# GIVEN TASK:
In the records below, begin at the line containing "Keep writing the" and end at the line containing "ring and head."; quote every line in that span exactly, including both boundary lines, and no others.

# INFORMATION SUPPLIED:
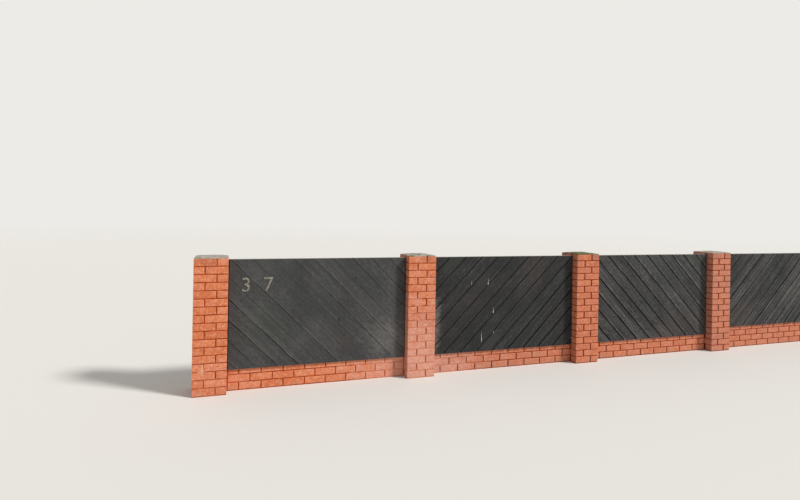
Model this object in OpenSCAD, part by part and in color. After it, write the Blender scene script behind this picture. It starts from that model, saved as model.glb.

...

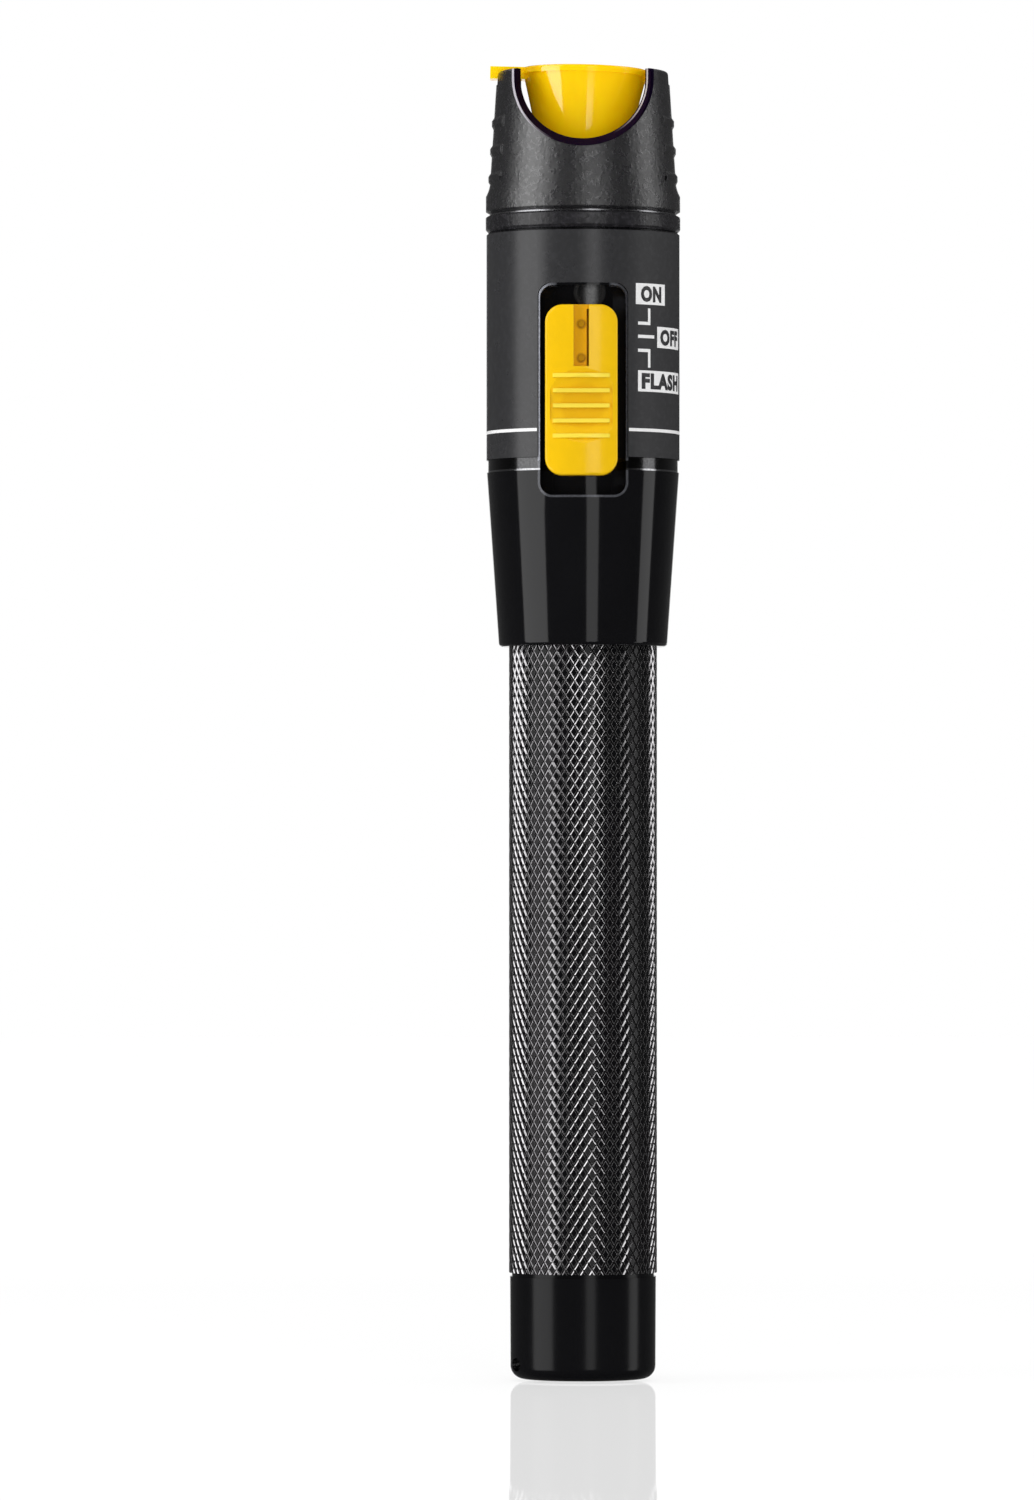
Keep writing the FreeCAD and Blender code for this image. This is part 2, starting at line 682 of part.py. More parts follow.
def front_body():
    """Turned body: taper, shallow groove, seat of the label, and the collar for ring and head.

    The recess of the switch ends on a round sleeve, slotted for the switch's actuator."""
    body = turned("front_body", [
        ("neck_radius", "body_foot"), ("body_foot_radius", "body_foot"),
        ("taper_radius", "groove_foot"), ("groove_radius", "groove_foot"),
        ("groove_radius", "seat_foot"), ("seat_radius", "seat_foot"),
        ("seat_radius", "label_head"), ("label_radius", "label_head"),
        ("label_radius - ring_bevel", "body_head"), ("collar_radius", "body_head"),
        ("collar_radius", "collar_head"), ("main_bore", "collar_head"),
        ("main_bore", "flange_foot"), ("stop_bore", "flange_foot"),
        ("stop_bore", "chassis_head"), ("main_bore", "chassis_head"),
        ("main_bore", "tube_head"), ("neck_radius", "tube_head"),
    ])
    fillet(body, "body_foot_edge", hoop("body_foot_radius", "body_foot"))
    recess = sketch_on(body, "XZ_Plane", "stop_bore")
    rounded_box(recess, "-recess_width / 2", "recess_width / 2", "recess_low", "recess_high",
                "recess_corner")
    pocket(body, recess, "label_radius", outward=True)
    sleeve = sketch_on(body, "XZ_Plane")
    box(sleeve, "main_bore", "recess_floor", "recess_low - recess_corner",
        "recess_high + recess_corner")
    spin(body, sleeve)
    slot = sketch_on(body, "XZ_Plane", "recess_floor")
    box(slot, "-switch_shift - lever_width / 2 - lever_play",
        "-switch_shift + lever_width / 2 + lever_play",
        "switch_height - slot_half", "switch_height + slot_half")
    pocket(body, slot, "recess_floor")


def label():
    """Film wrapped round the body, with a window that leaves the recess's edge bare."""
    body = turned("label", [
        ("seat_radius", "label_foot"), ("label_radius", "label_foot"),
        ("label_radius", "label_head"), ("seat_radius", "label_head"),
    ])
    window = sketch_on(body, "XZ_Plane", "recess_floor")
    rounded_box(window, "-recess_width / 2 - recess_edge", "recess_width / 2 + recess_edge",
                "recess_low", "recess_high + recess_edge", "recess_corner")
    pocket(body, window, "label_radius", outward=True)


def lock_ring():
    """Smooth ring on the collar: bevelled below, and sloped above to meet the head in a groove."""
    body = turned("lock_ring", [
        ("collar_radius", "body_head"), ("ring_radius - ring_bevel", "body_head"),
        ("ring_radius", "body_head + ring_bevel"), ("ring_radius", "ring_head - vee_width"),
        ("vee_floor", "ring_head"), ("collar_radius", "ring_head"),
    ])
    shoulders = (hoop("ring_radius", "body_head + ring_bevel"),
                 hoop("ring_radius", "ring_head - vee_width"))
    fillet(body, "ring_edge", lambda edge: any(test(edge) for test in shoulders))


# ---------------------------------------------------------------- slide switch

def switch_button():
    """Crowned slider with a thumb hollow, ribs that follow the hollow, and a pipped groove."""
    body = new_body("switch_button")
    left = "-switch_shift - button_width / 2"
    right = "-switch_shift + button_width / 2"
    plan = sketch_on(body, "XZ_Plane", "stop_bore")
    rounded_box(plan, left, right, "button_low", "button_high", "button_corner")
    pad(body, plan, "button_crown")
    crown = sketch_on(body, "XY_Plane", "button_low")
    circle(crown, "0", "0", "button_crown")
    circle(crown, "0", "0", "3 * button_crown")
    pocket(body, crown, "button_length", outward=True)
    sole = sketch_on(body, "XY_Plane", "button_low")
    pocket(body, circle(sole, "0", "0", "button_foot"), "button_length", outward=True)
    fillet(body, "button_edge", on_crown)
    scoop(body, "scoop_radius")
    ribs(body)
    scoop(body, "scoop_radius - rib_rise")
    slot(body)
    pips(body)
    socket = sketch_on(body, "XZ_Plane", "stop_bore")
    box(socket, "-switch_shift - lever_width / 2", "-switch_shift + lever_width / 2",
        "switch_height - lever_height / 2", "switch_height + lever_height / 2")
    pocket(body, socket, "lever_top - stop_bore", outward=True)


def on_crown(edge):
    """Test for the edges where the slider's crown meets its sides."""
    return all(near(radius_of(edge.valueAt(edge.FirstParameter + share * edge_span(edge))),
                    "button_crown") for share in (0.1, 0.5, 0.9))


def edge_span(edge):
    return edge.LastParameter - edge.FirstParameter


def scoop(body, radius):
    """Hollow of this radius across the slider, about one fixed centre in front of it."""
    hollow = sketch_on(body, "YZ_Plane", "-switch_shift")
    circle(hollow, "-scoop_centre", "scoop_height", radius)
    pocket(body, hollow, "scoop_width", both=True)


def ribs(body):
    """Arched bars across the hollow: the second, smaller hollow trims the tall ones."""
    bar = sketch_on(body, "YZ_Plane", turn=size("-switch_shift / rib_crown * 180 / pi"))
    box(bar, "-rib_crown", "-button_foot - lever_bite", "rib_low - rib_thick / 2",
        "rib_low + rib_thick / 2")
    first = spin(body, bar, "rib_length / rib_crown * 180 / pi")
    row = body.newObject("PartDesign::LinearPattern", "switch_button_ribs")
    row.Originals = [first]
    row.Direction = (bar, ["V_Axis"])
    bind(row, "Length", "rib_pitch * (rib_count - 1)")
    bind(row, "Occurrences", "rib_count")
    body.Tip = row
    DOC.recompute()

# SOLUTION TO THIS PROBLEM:
Keep writing the FreeCAD and Blender code for this image. This is part 2, starting at line 682 of part.py. More parts follow.
def front_body():
    """Turned body: taper, shallow groove, seat of the label, and the collar for ring and head.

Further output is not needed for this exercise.